Escape, and Other Essays eBook

This eBook from the Gutenberg Project consists of approximately 212 pages of information about Escape, and Other Essays.

VI

SUNSET

The liquid kindling of the twilight, the western glow of clear-burning fires, bringing no weariness of heat but the exquisite coolness of darkling airs, is of all the ceremonial of the day the most solemn and sacred moment.  The dawn has its own splendours, but it brightens out of secret mists and folded clouds into the common light of day, when the burden must be resumed and the common business of the world renewed again.  But the sunset wanes from glory and majesty into the stillness of the star-hung night, when tired eyes may close in sleep, and rehearse the mystery of death; and so the dying down of light, with the suspension of daily activities, is of the nature of a benediction.  Dawn brings the consecration of beauty to a new episode of life, bidding the soul to remember throughout the toil and eagerness of the day that the beginning was made in the innocent onrush of dewy light; but when the evening comes, the deeds and words of the daylight are irrevocable facts, and the mood is not one of forward-looking hope and adventure, but of unalterable memory, and of things dealt with so and not otherwise, which nothing can henceforward change or modify.  If in the morning we feel that we have power over life, in the evening we know that, whether we have done ill or well, life’s power over ourselves has been asserted, and that thus and thus the record must stand.

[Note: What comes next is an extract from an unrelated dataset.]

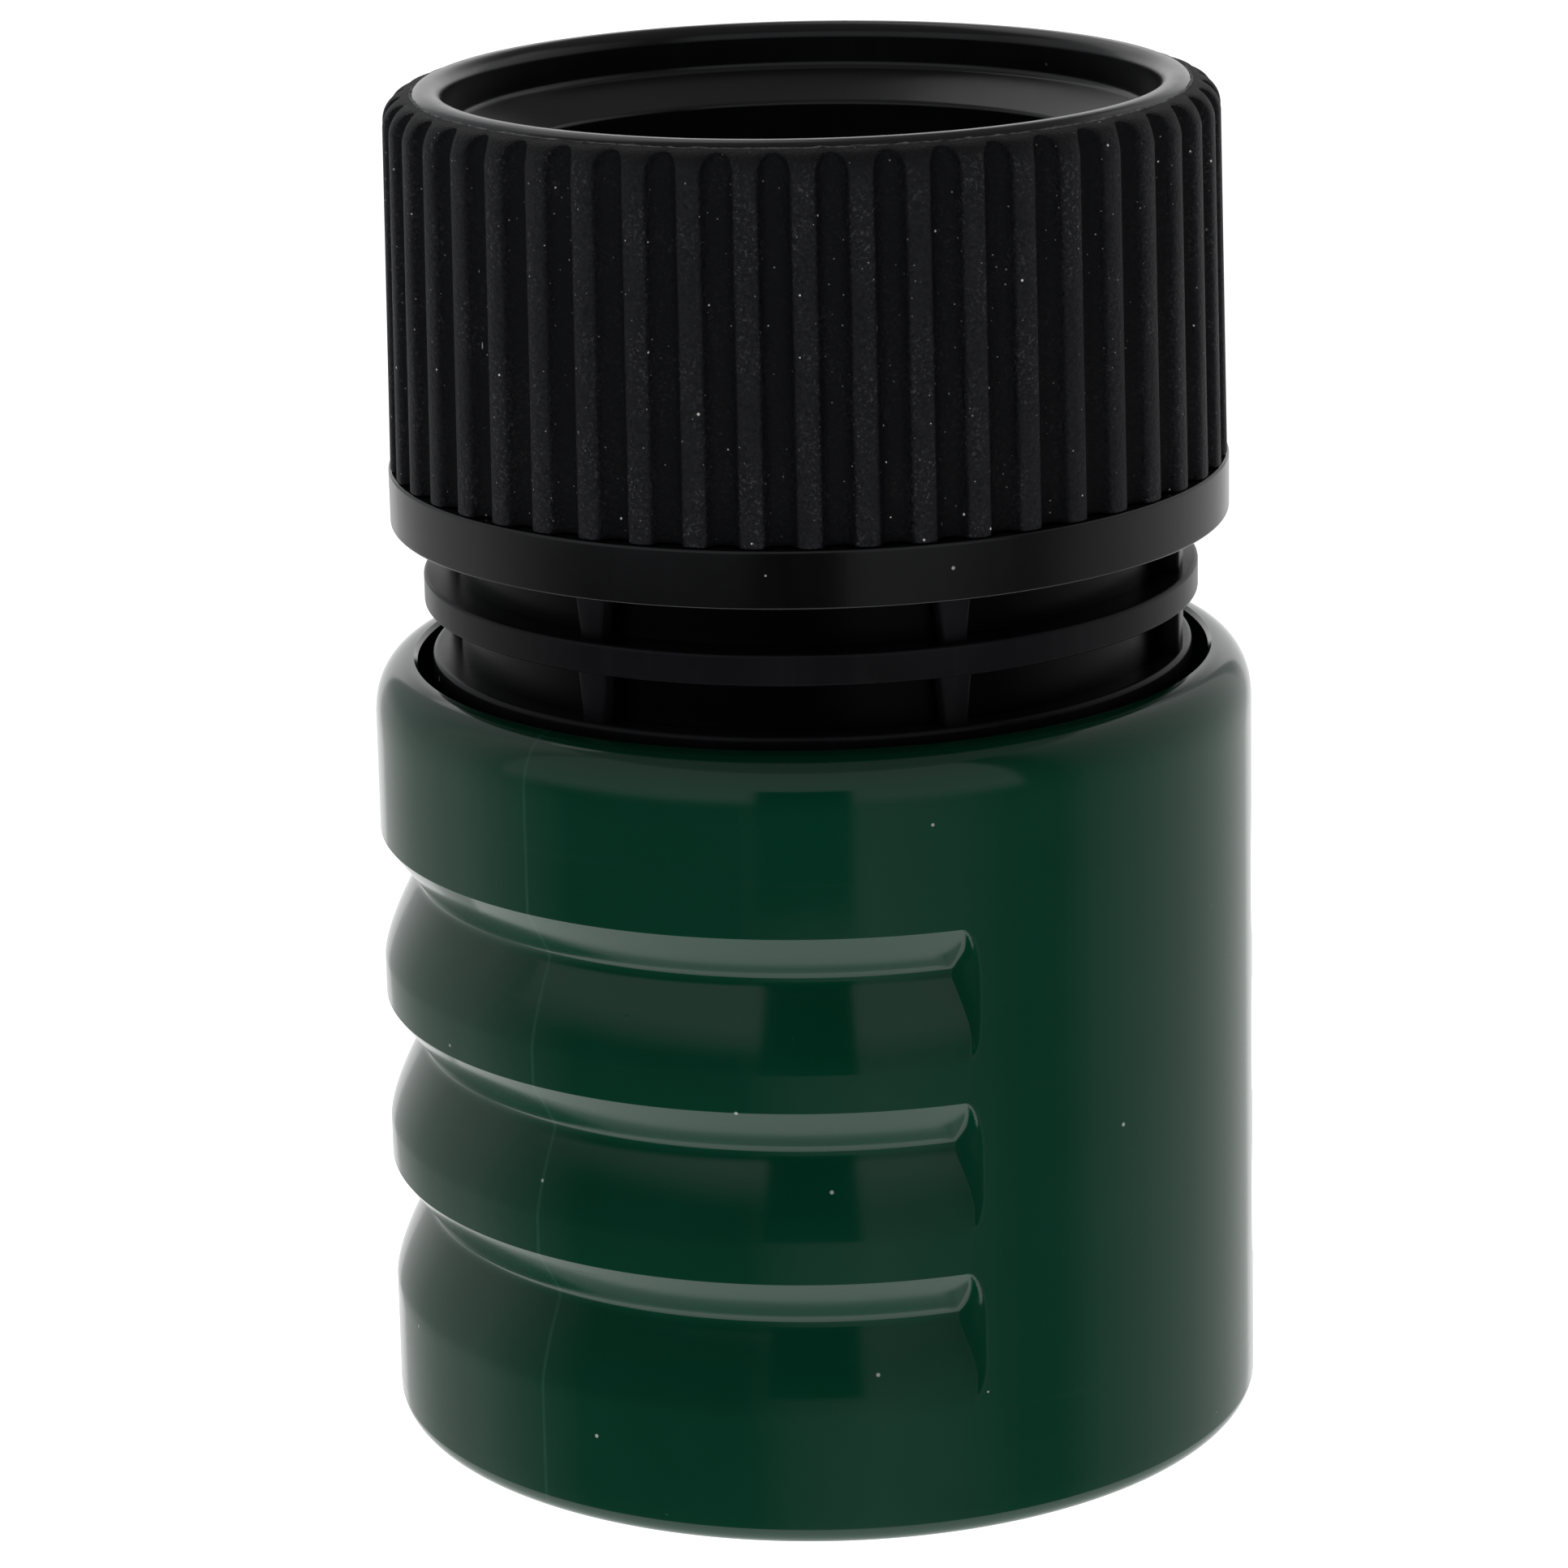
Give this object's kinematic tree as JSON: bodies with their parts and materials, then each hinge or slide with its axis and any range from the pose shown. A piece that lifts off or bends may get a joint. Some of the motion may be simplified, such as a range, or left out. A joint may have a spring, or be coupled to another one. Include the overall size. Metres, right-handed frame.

And so the mood of evening is the larger and the wiser mood, because we must think less of ourselves and more of God.  In the dawn it seems to us that we have our part to play, and that nothing, not even God, can prevent us from exercising our will upon the life about us; but in the evening we begin to wonder how much, after all, we have the strength to effect; we see that even our desires and impulses have their roots far back in a past which no restlessness of design or energy can touch; till we end by thankfulness that we have been allowed to feel and to experience the current of life at all.  I sat the other day by the bedside of an old and gracious lady, the widow of a great artist, whose works with all their shapely form and dusky flashes of rich colour hung on the walls of her room.  She had lived for many years in the forefront of a great fellowship of art and endeavour; she had seen and known intimately all the greatest figures in the art and literature of the last generation; and she was awaiting with perfect serenity and dignity the close.  She said to me with a deep emotion, “Ah, the only thing that I desire is that I may continue to feel—­that brings suffering in abundance with it, but while we suffer we are at least alive.  Once or twice in my life I have felt the numbness of anguish, when a blow had fallen, and I could not even suffer.  That is the only thing which I dread—­not death, nor silence, but only the obliteration of feeling and love.”  That was a wonderful saying, full of life and energy.  She did not wish to recall the old days, nor hanker after them with an unsatisfied pain; and I saw that an immortal spirit dwelt in that frail body, like a bird in an outworn cage.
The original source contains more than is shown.